• PROBLEM TO WORK ON: Reproduce the records below exactly as given.
>> begin EXTRACTED MATERIAL
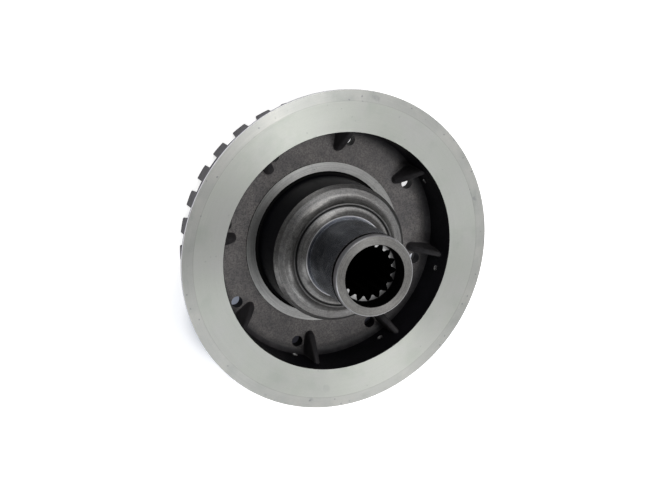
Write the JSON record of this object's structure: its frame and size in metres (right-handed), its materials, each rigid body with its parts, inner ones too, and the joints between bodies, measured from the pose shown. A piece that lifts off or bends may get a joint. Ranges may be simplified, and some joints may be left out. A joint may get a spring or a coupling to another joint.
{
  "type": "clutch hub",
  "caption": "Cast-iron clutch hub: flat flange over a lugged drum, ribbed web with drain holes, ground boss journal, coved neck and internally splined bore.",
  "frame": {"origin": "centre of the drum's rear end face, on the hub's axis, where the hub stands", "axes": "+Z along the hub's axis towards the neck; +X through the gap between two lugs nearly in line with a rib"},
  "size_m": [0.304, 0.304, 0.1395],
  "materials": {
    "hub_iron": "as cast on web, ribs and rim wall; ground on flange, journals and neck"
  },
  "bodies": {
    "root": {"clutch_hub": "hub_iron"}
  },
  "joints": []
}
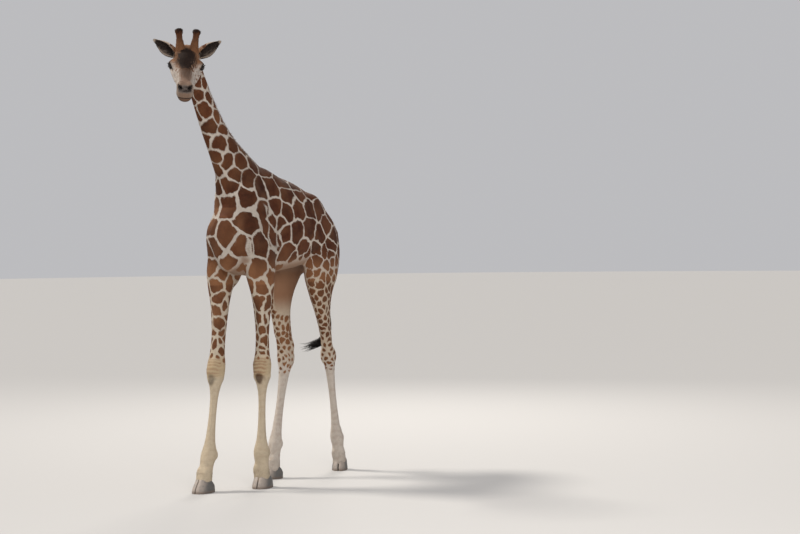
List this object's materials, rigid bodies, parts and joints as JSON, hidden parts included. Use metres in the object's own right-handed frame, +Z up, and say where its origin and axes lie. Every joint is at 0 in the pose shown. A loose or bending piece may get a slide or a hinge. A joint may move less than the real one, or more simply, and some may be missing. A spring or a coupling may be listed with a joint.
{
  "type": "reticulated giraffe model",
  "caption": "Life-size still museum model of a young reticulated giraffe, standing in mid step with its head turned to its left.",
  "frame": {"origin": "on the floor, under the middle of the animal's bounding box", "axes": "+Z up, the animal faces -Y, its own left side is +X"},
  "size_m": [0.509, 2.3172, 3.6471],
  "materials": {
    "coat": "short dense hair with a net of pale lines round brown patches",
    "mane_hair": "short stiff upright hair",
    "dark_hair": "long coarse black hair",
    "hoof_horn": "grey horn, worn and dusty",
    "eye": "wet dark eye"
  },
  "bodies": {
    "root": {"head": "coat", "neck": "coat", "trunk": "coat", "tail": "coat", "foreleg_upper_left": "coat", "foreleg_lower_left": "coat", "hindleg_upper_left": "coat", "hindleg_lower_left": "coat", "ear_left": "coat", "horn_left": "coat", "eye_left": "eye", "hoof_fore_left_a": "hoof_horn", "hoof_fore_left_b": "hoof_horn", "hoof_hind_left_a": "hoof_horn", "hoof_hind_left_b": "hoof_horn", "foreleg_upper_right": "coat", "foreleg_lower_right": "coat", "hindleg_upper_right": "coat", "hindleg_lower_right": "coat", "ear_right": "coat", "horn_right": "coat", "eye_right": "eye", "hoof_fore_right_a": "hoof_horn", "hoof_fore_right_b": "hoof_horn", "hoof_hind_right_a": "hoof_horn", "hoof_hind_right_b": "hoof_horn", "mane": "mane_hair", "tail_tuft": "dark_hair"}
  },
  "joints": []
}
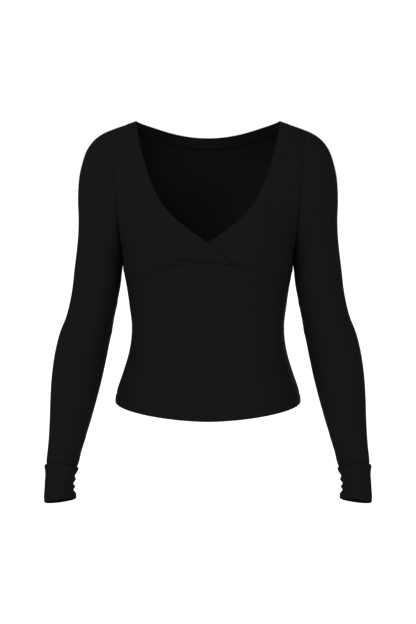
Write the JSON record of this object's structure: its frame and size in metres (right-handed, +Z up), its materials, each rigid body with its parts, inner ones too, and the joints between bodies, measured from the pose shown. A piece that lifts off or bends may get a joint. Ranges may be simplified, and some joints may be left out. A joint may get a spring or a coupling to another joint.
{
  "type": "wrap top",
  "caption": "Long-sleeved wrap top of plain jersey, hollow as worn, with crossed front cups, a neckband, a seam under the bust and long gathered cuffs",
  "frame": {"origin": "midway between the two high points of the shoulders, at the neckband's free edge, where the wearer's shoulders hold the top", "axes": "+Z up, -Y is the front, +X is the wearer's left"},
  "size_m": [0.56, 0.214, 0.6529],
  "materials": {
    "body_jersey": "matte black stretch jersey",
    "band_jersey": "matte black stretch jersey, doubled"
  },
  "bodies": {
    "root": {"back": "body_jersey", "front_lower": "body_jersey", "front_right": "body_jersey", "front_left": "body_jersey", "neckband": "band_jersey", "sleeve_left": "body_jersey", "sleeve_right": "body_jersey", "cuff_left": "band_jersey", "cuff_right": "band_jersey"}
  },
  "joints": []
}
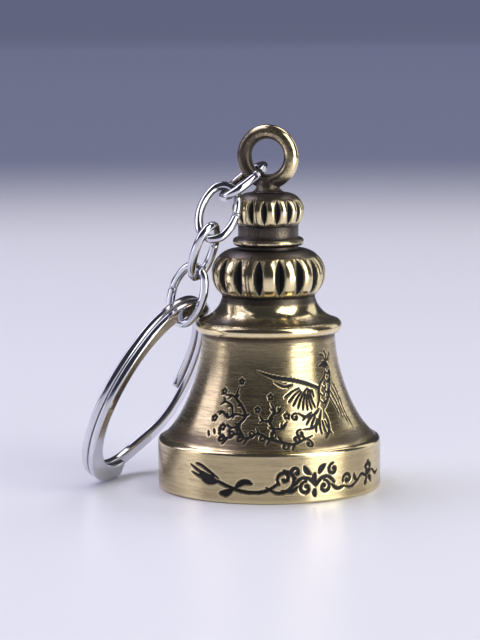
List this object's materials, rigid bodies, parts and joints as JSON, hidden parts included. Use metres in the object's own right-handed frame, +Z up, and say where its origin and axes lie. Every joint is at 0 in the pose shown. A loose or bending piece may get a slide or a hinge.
>> end EXTRACTED MATERIAL
• WRITTEN ANSWER:
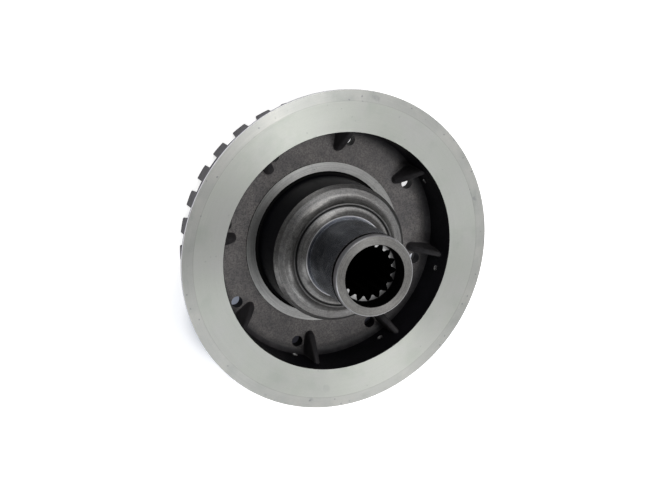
Write the JSON record of this object's structure: its frame and size in metres (right-handed), its materials, each rigid body with its parts, inner ones too, and the joints between bodies, measured from the pose shown. A piece that lifts off or bends may get a joint. Ranges may be simplified, and some joints may be left out. A joint may get a spring or a coupling to another joint.
{
  "type": "clutch hub",
  "caption": "Cast-iron clutch hub: flat flange over a lugged drum, ribbed web with drain holes, ground boss journal, coved neck and internally splined bore.",
  "frame": {"origin": "centre of the drum's rear end face, on the hub's axis, where the hub stands", "axes": "+Z along the hub's axis towards the neck; +X through the gap between two lugs nearly in line with a rib"},
  "size_m": [0.304, 0.304, 0.1395],
  "materials": {
    "hub_iron": "as cast on web, ribs and rim wall; ground on flange, journals and neck"
  },
  "bodies": {
    "root": {"clutch_hub": "hub_iron"}
  },
  "joints": []
}
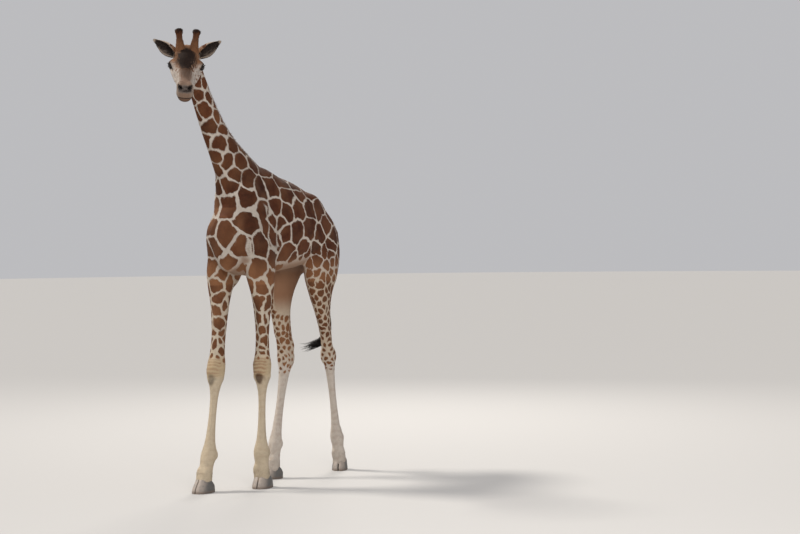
List this object's materials, rigid bodies, parts and joints as JSON, hidden parts included. Use metres in the object's own right-handed frame, +Z up, and say where its origin and axes lie. Every joint is at 0 in the pose shown. A loose or bending piece may get a slide or a hinge. A joint may move less than the real one, or more simply, and some may be missing. A spring or a coupling may be listed with a joint.
{
  "type": "reticulated giraffe model",
  "caption": "Life-size still museum model of a young reticulated giraffe, standing in mid step with its head turned to its left.",
  "frame": {"origin": "on the floor, under the middle of the animal's bounding box", "axes": "+Z up, the animal faces -Y, its own left side is +X"},
  "size_m": [0.509, 2.3172, 3.6471],
  "materials": {
    "coat": "short dense hair with a net of pale lines round brown patches",
    "mane_hair": "short stiff upright hair",
    "dark_hair": "long coarse black hair",
    "hoof_horn": "grey horn, worn and dusty",
    "eye": "wet dark eye"
  },
  "bodies": {
    "root": {"head": "coat", "neck": "coat", "trunk": "coat", "tail": "coat", "foreleg_upper_left": "coat", "foreleg_lower_left": "coat", "hindleg_upper_left": "coat", "hindleg_lower_left": "coat", "ear_left": "coat", "horn_left": "coat", "eye_left": "eye", "hoof_fore_left_a": "hoof_horn", "hoof_fore_left_b": "hoof_horn", "hoof_hind_left_a": "hoof_horn", "hoof_hind_left_b": "hoof_horn", "foreleg_upper_right": "coat", "foreleg_lower_right": "coat", "hindleg_upper_right": "coat", "hindleg_lower_right": "coat", "ear_right": "coat", "horn_right": "coat", "eye_right": "eye", "hoof_fore_right_a": "hoof_horn", "hoof_fore_right_b": "hoof_horn", "hoof_hind_right_a": "hoof_horn", "hoof_hind_right_b": "hoof_horn", "mane": "mane_hair", "tail_tuft": "dark_hair"}
  },
  "joints": []
}
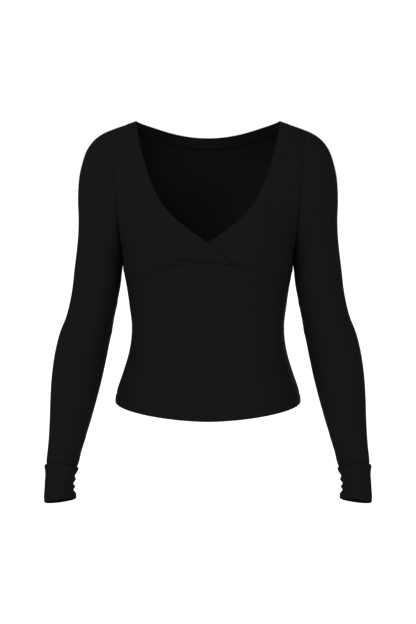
Write the JSON record of this object's structure: its frame and size in metres (right-handed, +Z up), its materials, each rigid body with its parts, inner ones too, and the joints between bodies, measured from the pose shown. A piece that lifts off or bends may get a joint. Ranges may be simplified, and some joints may be left out. A joint may get a spring or a coupling to another joint.
{
  "type": "wrap top",
  "caption": "Long-sleeved wrap top of plain jersey, hollow as worn, with crossed front cups, a neckband, a seam under the bust and long gathered cuffs",
  "frame": {"origin": "midway between the two high points of the shoulders, at the neckband's free edge, where the wearer's shoulders hold the top", "axes": "+Z up, -Y is the front, +X is the wearer's left"},
  "size_m": [0.56, 0.214, 0.6529],
  "materials": {
    "body_jersey": "matte black stretch jersey",
    "band_jersey": "matte black stretch jersey, doubled"
  },
  "bodies": {
    "root": {"back": "body_jersey", "front_lower": "body_jersey", "front_right": "body_jersey", "front_left": "body_jersey", "neckband": "band_jersey", "sleeve_left": "body_jersey", "sleeve_right": "body_jersey", "cuff_left": "band_jersey", "cuff_right": "band_jersey"}
  },
  "joints": []
}
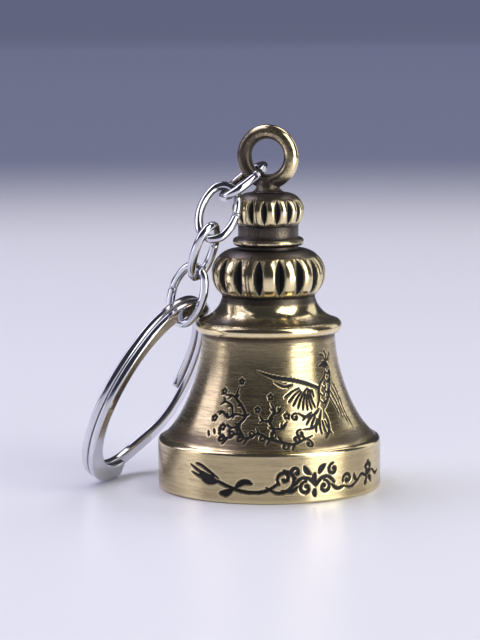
List this object's materials, rigid bodies, parts and joints as JSON, hidden parts included. Use metres in the object's own right-handed frame, +Z up, and say where its origin and axes lie. Every joint is at 0 in the pose shown. A loose or bending piece may get a slide or a hinge.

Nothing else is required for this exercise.